Last week on Facebook, a friend of mine was sharing statuses about wanting to end it all and how he has no meaning in life anymore. I knew instantly that he was having relationship problems. Actually, after a little probing of his timeline, I found this: he was dumped.
He made a huge mistake for getting a new girlfriend: sharing his negative feelings and vaguely suicidal thoughts on Facebook. That is extremely low value and doesn’t really accomplish much in the way of closure or healing anyway. But, there’s an even bigger mistake he made: feeling that way to begin with.
Now, I’m not judging this guy’s feelings. He’s a good guy and burying his feelings would only cause more problems (just don’t broadcast them on social media, for crying out loud). But, he, like all guys, needs to realize that no woman (or human being outside of a child or maybe parent) that warrants that kind of pain.
Let’s look at it this way. Here’s a guy who, because a woman he’s dated for a year broke up with him, feels that his life isn’t worth living. That’s sad. And, a quick glance at her Facebook page shows this: absolutely no whining or pain. In other words, he was wallowing in misery while she was moving on!
No woman is worth the pain, but our brains seem to think otherwise. Lovesickness is a real phenomenon with physical manifestations. That’s right, being in love lowers testosterone, while being dumped can cause mania, irregular heartbeats, and even outright panic attacks. Our brain likes us to be attached.
We are higher animals so we can use our minds to actually change our brain. In other words, we can find ways to cope that can minimize the impact of events like being dumped. A lot of it comes down to being an excellent and confident man.
A man needs to find excellence and confidence in himself, not externally. The excellence and confidence then give him value, not only for himself but to others. So, a guy who is high value would never, ever contemplate suicide over a woman because he doesn’t derive his worth from another person.

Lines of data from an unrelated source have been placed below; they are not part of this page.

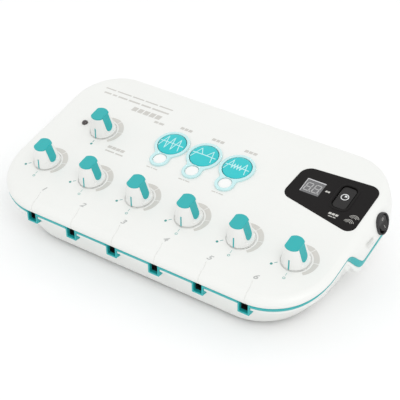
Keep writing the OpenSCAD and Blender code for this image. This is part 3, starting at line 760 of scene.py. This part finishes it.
def knob_strip(w, low, high):
    """The teal strip on the right flat, from its rounded foot to the top."""
    loop = [*arc(0, 3.4, w, 180, 360, 24), (w, 14.45), (-w, 14.45)]
    stand = Matrix(((0, 0, 1, 0), (1, 0, 0, 0), (0, 1, 0, 0), (0, 0, 0, 1)))
    lean = shift(7.6, 0, 3.2) @ turn(-FLAT_TILT, "Y")
    return moved(plate([loop], low, high), lean @ stand)


def knob_pointer(half, low, high, z0, z1):
    lean = shift(0, -KNOB_BASE_R, 0.5) @ turn(-CONE_TILT, "X")
    return moved(block(-half, half, low, high, z0, z1), lean)


def knob_meshes():
    profile = [(0, CAP_Z), (KNOB_TOP_R, CAP_Z), (KNOB_BASE_R - 0.12, 0.9), (KNOB_BASE_R - 0.3, 0.5),
               (7, 0.5), (7, 4.6), (3.02, 4.6), (3.02, 15), (0, 15)]
    body = boolean(lathe(profile, 128), [knob_flats()], "INTERSECT")
    body = boolean(body, [knob_strip(STRIP_W + 0.04, -1.1, 2), knob_pointer(0.55, -1, 0.75, -1, 8.4)])
    cap = lathe([(0, CAP_Z + 0.02), (KNOB_TOP_R - 0.02, CAP_Z + 0.02), (KNOB_TOP_R - 0.35, KNOB_H),
                 (0, KNOB_H)], 128)
    cap = boolean(cap, [knob_flats()], "INTERSECT")
    cap = boolean(cap, [knob_strip(STRIP_W, -0.95, 0.12)], "UNION")
    pointer = knob_pointer(0.5, -0.12, 0.6, 0.1, 8.2)
    insert = joined(softened(cap, 0.22, 3), softened(pointer, 0.12, 2))
    return softened(body, 0.16, 3), insert


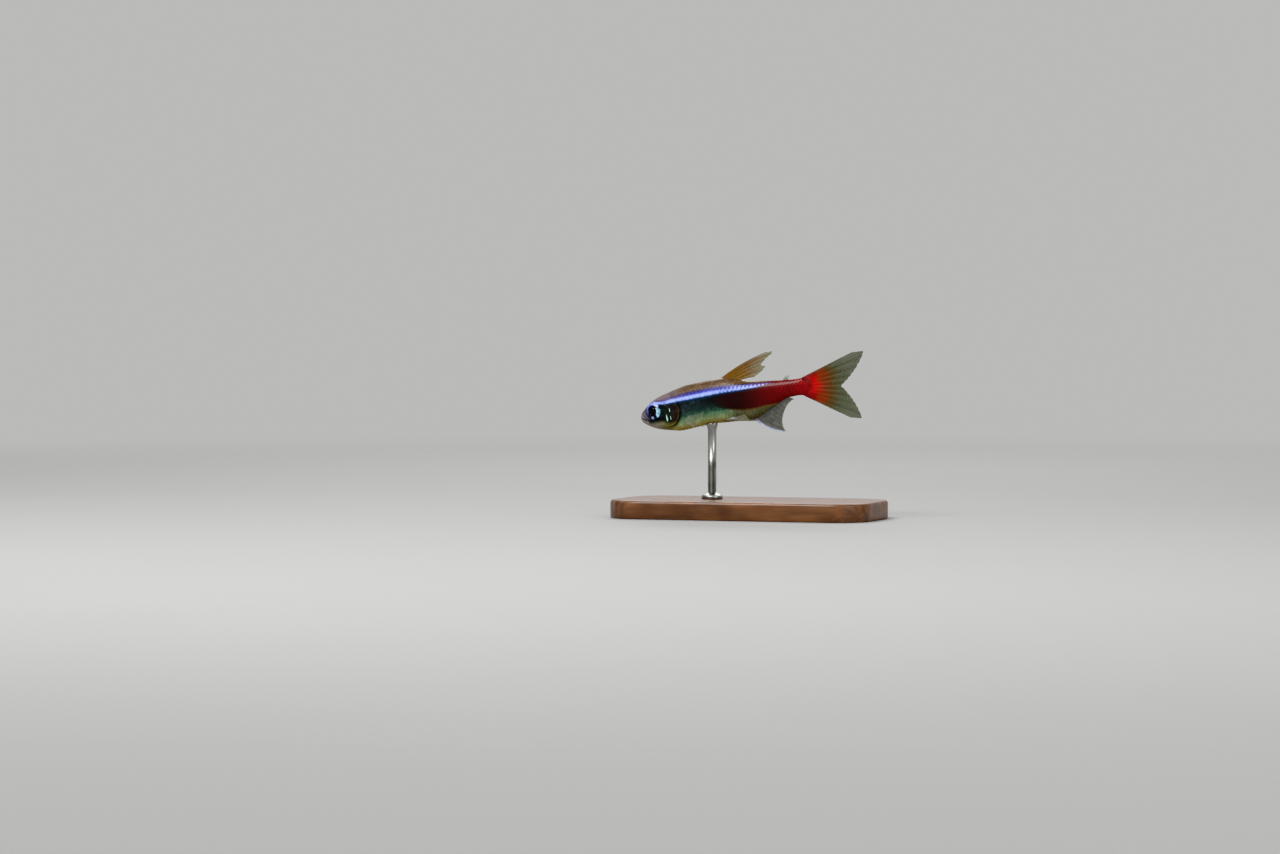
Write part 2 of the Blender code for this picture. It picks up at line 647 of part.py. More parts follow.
def shade(obj):
    """Smooth, with crisp edges, so that the low ridges on the fins still show."""
    obj.data.shade_smooth()
    obj.data.set_sharp_from_angle(angle=math.radians(10 if "fin" in obj.name else 40))


def main():
    for obj in list(bpy.data.objects):
        bpy.data.objects.remove(obj)
    finishes = {
        "head": ((0.10, 0.20, 0.30), 0.35, 0.2, 1.0),
        "trunk": ((0.12, 0.25, 0.45), 0.30, 0.3, 1.0),
        "tail_stem": ((0.70, 0.02, 0.03), 0.35, 0.1, 1.0),
        "eye": ((0.03, 0.08, 0.20), 0.08, 0.0, 1.0),
        "dorsal_fin": ((0.55, 0.30, 0.10), 0.35, 0.0, 0.8),
        "adipose_fin": ((0.75, 0.80, 0.78), 0.35, 0.0, 0.9),
        "caudal_fin": ((0.60, 0.16, 0.06), 0.35, 0.0, 0.8),
        "anal_fin": ((0.62, 0.62, 0.66), 0.35, 0.0, 0.8),
        "pectoral_fin": ((0.75, 0.78, 0.72), 0.35, 0.0, 0.6),
        "pelvic_fin": ((0.66, 0.68, 0.62), 0.35, 0.0, 0.7),
        "stand_base": ((0.10, 0.045, 0.02), 0.40, 0.0, 1.0),
        "stand_rod": ((0.62, 0.62, 0.60), 0.28, 1.0, 1.0),
    }
    fish = [make_head(), make_eye(-1), make_eye(1), make_trunk(), make_tail_stem(), *make_fins()]
    stand = [to_metres(make_base(), False), make_rod()]
    parts = [*(to_metres(part, True) for part in fish), *stand]
    materials = {name: colour_of(name, *finish) for name, finish in finishes.items()}
    for part in parts:
        kind = part.name.replace("_left", "").replace("_right", "")
        part.data.materials.clear()
        part.data.materials.append(materials[kind])
        shade(part)


main()
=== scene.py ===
import math

import bmesh
import bpy
import numpy as np
from mathutils import Matrix, Vector


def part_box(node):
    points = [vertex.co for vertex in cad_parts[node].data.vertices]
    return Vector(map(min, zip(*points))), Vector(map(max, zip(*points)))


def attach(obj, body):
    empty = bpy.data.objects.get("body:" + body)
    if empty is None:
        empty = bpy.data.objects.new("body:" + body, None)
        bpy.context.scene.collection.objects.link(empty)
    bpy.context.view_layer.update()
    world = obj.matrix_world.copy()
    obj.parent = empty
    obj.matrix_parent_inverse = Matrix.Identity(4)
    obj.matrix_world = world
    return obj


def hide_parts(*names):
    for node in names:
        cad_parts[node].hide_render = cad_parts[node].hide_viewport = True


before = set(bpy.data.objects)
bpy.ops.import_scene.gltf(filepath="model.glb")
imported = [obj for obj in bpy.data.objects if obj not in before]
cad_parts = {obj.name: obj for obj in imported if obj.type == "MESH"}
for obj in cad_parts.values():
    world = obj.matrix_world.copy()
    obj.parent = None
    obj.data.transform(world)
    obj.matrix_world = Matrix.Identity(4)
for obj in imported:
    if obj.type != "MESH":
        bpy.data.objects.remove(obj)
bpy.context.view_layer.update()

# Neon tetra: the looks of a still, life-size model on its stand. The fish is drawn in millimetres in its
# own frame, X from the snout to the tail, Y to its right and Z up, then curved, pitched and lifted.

# Stand base. A flat slab of dark walnut with round corners and eased edges, hand rubbed to a satin
# varnish. The rod is let into it.

MM = 0.001
BASE_CORNER, BASE_TOP_EASE, BASE_FOOT_EASE = 5.0, 0.45, 0.2
CORNER_STEPS = 17  # points on each round corner
WALNUT_DARK, WALNUT_MID, WALNUT_PALE = (52, 31, 20), (92, 58, 37), (126, 84, 54)


def paint(colour):
    """A display colour of 0 to 255 as the linear colour that a shader takes. Any other is left alone."""
    if isinstance(colour, Tone) or len(colour) == 4:
        return colour
    return (*(c / 255 / 12.92 if c <= 10 else ((c / 255 + 0.055) / 1.055) ** 2.4 for c in colour), 1.0)


class Tone:
    """One value on its way through a finish. Python's operators add Math nodes to it."""

    def __init__(self, tree, socket=None):
        self.tree, self.socket = tree, socket

    def node(self, kind, sockets=(), output=0, stops=None, line=None, **settings):
        """Adds a node: its settings first, then a ramp's stops or a curve's line, then its sockets."""
        made = self.tree.nodes.new(kind)
        for name, value in settings.items():
            setattr(made, name, value)
        if stops:
            ramp = made.color_ramp
            while len(ramp.elements) < len(stops):
                ramp.elements.new(1.0)
            for element, (place, colour) in zip(ramp.elements, stops, strict=True):
                element.position = place
                element.color = paint(colour)
        if line:
            points = made.mapping.curves[0].points
            while len(points) < len(line):
                points.new(0.5, 0.5)
            for point, (across, up) in zip(points, line, strict=True):
                point.location = (across, up)
            made.mapping.update()
        for name, value in dict(sockets).items():
            if isinstance(value, Tone):
                self.tree.links.new(value.socket, made.inputs[name])
            else:
                made.inputs[name].default_value = value
        return Tone(self.tree, made.outputs[output])

    def maths(self, operation, *others):
        """This value through a Math node, which takes the others after it."""
        return self.node("ShaderNodeMath", enumerate((self, *others)), operation=operation)

    def __add__(self, other):
        return self.maths("ADD", other)

    def __sub__(self, other):
        return self.maths("SUBTRACT", other)

    def __rsub__(self, other):
        return self.node("ShaderNodeMath", {0: other, 1: self}, operation="SUBTRACT")

    def __mul__(self, other):
        return self.maths("MULTIPLY", other)

    def __truediv__(self, other):
        return self.maths("DIVIDE", other)

    def __pow__(self, other):
        return self.maths("POWER", other)

    __radd__, __rmul__ = __add__, __mul__

    def size(self):
        return self.maths("ABSOLUTE")

    def times(self, scale):
        """This vector, scaled."""
        return self.node("ShaderNodeVectorMath", {0: self, "Scale": scale}, operation="SCALE")

    def plus(self, other):
        """This vector and another, added."""
        return self.node("ShaderNodeVectorMath", {0: self, 1: other}, operation="ADD")

    def rise(self, low, high):
        """0 below low, 1 above high and smooth between them, or the other way round."""
        ends = {"Value": self, "From Min": low, "From Max": high}
        return self.node("ShaderNodeMapRange", ends, interpolation_type="SMOOTHSTEP")

    def mix(self, first, second):
        """A colour between the two, this far from the first to the second."""
        sockets = {0: self, 6: paint(first), 7: paint(second)}
        return self.node("ShaderNodeMix", sockets, output=2, data_type="RGBA")

    def grain(self, scale, detail=3.0, **more):
        """Noise from 0 to 1 at these coordinates."""
        sockets = {"Vector": self, "Scale": scale, "Detail": detail, **more}
        return self.node("ShaderNodeTexNoise", sockets)

    def stretched(self, scale, turn=(0.0, 0.0, 0.0)):
        return self.node("ShaderNodeMapping", {"Vector": self, "Scale": scale, "Rotation": turn})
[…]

In addition, a guy who has value also has options with women. If my friend had the confidence and ability to get another woman, he likely wouldn’t be contemplating suicide, but grateful that a bad woman left his life and excited that he’d have the chance to meet new ones.
Finally, no woman is worth the pain because women are humans. Yes, they’re just people. They’re not worthy of being put on a pedestal or idolized. They’re not the fairer or better sex. People. Flaws and all. No woman is worth the pain (especially the kind my friend experienced).